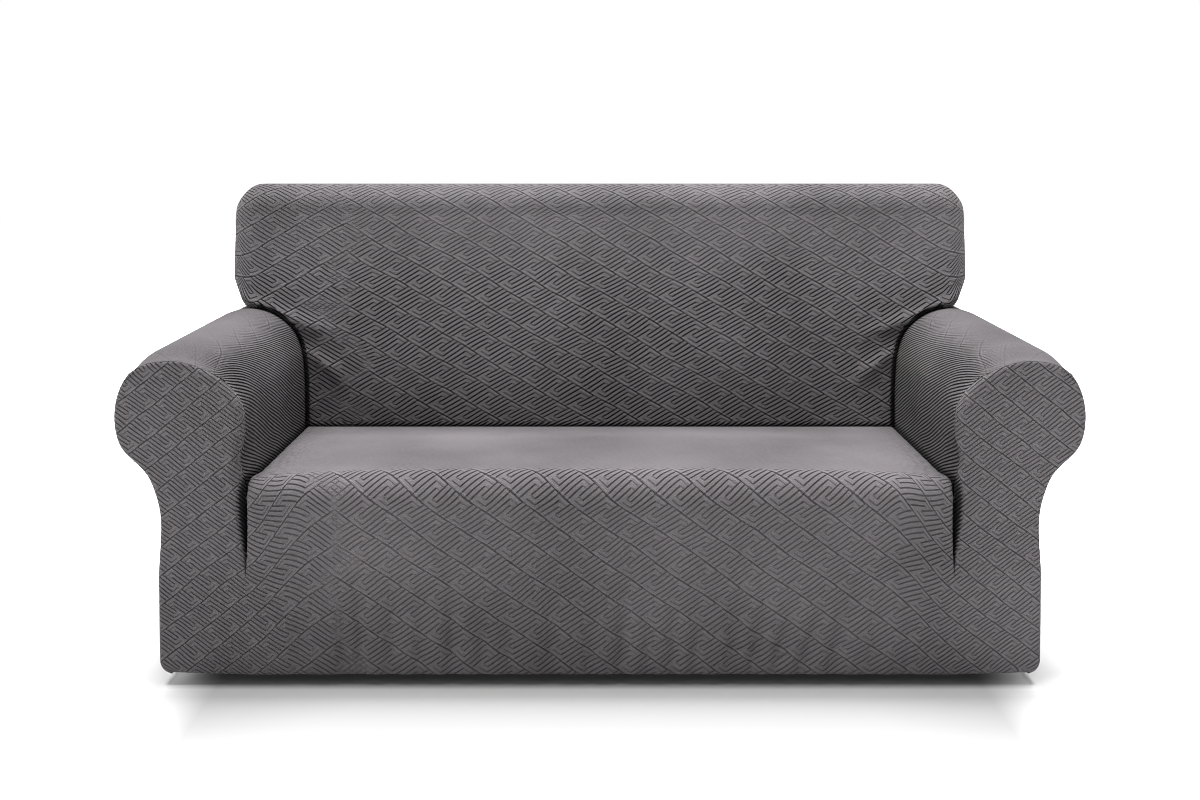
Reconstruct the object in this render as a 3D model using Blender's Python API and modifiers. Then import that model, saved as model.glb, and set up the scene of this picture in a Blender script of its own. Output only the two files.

==

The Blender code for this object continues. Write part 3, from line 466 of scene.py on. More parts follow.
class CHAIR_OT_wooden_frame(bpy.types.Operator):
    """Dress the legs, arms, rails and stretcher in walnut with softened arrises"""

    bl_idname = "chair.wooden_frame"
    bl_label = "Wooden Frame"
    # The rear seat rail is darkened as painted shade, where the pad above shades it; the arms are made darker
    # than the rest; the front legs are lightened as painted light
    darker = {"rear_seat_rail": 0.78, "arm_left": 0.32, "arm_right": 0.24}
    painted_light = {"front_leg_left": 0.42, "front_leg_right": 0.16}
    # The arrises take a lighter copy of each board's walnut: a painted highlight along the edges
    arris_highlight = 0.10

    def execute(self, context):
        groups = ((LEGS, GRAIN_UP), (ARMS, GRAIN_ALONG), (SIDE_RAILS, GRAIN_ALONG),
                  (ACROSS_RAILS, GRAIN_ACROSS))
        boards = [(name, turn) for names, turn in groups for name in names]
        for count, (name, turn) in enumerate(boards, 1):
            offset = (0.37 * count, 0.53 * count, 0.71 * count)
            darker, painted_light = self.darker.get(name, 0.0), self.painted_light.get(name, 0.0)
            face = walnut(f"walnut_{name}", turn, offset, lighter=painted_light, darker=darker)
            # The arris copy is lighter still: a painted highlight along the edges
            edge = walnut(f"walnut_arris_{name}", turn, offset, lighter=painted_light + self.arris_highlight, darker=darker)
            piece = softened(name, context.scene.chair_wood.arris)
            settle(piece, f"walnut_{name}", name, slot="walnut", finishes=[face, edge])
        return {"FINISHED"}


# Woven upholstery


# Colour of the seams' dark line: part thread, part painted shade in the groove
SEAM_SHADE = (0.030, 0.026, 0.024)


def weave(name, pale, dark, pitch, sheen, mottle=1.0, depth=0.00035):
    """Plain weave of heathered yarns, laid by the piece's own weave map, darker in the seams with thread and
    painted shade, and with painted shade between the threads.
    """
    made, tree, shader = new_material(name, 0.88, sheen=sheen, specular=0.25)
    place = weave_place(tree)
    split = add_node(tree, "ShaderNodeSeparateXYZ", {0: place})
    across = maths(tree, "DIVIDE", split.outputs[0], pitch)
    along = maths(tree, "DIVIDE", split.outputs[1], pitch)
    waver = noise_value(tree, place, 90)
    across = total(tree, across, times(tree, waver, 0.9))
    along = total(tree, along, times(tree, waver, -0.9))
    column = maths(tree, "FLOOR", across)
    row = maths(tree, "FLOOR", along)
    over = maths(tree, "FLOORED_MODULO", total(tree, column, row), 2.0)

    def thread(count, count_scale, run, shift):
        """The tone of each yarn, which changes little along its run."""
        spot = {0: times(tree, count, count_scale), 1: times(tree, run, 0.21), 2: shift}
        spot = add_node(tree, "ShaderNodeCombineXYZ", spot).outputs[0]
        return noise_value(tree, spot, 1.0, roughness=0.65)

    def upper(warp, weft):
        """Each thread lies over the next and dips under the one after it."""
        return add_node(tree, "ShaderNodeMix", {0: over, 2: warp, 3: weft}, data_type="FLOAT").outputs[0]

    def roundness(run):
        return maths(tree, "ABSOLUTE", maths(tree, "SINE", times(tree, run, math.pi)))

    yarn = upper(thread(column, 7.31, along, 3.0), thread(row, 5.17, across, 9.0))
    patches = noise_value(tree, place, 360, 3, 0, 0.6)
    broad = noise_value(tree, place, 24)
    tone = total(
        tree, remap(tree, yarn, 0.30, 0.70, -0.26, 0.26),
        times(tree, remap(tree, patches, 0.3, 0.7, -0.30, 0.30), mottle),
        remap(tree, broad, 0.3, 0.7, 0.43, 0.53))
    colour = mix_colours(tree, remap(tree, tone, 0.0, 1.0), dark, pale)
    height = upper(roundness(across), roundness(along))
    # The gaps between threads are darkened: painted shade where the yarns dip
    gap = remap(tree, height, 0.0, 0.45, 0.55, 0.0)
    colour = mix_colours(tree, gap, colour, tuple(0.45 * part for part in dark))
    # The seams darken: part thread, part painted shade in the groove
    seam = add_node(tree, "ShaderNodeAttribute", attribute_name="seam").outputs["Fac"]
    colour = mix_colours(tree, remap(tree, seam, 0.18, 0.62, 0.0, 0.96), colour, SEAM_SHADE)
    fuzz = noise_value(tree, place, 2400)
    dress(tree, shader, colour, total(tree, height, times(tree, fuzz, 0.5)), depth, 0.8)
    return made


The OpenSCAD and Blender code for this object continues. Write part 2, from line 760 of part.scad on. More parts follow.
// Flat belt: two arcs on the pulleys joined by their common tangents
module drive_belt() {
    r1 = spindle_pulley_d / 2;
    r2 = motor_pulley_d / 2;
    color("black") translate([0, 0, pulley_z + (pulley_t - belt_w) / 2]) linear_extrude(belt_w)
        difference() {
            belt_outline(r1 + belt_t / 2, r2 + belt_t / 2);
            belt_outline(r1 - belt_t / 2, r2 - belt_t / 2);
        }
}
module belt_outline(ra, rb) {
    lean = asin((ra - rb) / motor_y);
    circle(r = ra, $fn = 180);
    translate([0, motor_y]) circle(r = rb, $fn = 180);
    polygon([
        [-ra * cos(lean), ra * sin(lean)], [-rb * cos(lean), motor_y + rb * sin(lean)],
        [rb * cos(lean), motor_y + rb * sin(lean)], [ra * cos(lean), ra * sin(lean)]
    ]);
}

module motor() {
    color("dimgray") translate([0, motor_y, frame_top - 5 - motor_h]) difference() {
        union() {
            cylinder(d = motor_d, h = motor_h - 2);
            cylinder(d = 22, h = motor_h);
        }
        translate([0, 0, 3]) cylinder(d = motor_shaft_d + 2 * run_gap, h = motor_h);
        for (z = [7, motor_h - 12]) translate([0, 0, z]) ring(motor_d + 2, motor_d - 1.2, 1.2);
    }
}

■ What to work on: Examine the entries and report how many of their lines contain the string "continues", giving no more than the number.

■ Task response: 2